一個描述獨異變換之下代數曲面上秩二的層的模空間動機變換公式

Abstract

本篇論文主要宗旨係在推廣[LQ98a,LQ98b]中所做出來的一個從Vafa與Witten從S-對偶猜想中預測出來的一個描述代數曲面上穩定秩二層的模空間的不變量在獨異變換之下的公式。 該兩篇論文所考慮的不變量為virtual霍奇多項式；我們想要將這些結果作到動機的版本。 在這篇論文中，我們驗證[LQ99,LQ98]當中的一些證明可以推廣到動機的設定之下，並在這樣的框架之下我們藉由[Moz19]中的一個Quot概型的動機生成函數公式回答了一個於[LQ98]中提出的帶有組合味道的猜想。我們也簡化了[LQ98]當中的一些計算。

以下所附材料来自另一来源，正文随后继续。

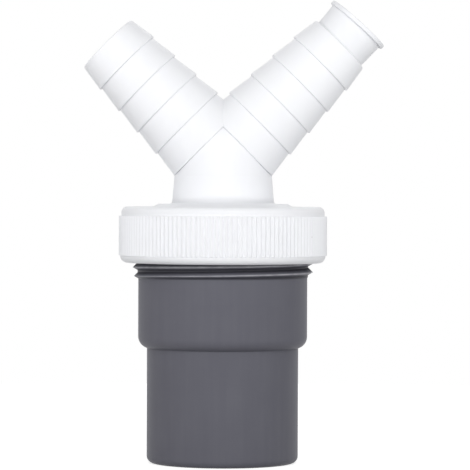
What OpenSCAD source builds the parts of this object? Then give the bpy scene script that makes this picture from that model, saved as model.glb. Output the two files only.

The purpose of this thesis is to generalize a collection of results in [LQ99,LQ98] concerning change of invariants of moduli space of rank-2 stable sheaves over an algebraic surface under blowup, which is a set of formulas predicted by Vafa and Witten in the context of the S-duality conjecture. In these two papers, the invariants the authors considered are the virtual Hodge polynomials, and our goal is to refine these invariants to the settings of Grothendieck's motivic ring of varieties. In this paper, we verified that some of the proofs given in [LQ99,LQ98] can be generalized to the motivic setting, and by working in the motivic ring of varieties, we are able to answer a conjectural combinatorial formula posed in [LQ98], by using a formulae concerning motivic generating series of Quot schemes given in [Moz19]. We also simplified some of the calculations in [LQ98].